In attesa di collezionare l’ennesima figuraccia, il Pd farebbe meglio a considerare l’ipotesi di muovere critiche ragionate e argomentate, di elaborare proposte migliorative ove possibile, anziché gettare la croce su un governo che, nel bene o nel male, batte ogni strada possibile per arginare un fenomeno epocale. Sulla gestione dei migranti servirebbe un approccio più pragmatico e collaborativo, se non si vuole passare per campioni di disfattismo. Sul premierato le cose non vanno meglio: la proposta governativa può essere ritenuta carente, sbagliata, ma un’opposizione matura dovrebbe muoversi nel solco di un orizzonte riformatore. A che servono le barricate contro l’elezione diretta del premier? Il governo non propone di smantellare il Parlamento ma di consentire ai cittadini di scegliere da chi essere governati, un’idea che non appare blasfema in un Paese che solo negli ultimi dieci anni ha visto alternarsi premier più o meno «tecnici», in ogni caso privi di una chiara legittimazione popolare.
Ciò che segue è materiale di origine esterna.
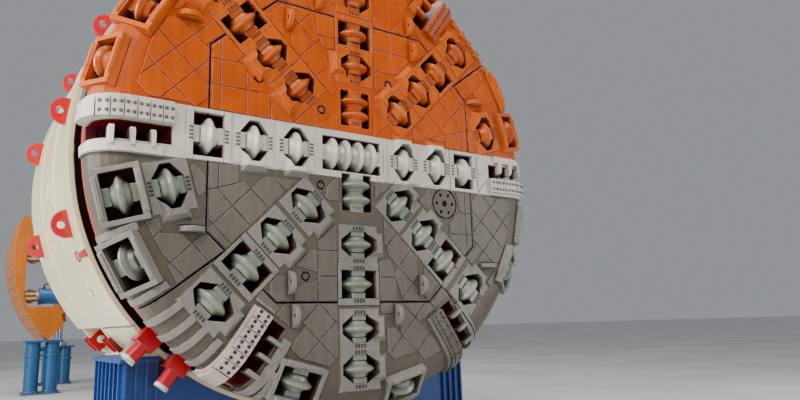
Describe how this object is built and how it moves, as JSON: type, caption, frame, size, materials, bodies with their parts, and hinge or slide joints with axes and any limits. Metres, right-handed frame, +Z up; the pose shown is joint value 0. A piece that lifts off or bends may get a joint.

La strenua opposizione del Pd rischia di apparire l’ennesimo paradosso per un partito che si chiama «democratico».

 

 

Che cosa inquieta i vertici Pd rispetto all’ipotesi che i cittadini scelgano il presidente del Consiglio? Restituire peso e valore al voto popolare non può essere considerato un oltraggio. A giudizio di chi scrive, diversi punti non funzionano nella proposta del governo (mi riferisco, per esempio, alla figura del premier «supplente» dotato di un potere deterrente maggiore rispetto al premier eletto, nonché alla mancata previsione del potere di revoca dei ministri in capo al premier). Tuttavia il principale partito di opposizione è chiamato a confrontarsi nel merito, a suon di emendamenti e controproposte, tanto più che l’iter parlamentare lo consente, anziché limitarsi a un arroccamento pregiudiziale. Il messaggio che arriva agli italiani è fin troppo chiaro: niente elezione diretta, voi votate e noi governiamo. Del resto, dal 2011 in poi il Pd ha governato quasi ininterrottamente, senza aver mai vinto le elezioni. A voi pare «democratico»?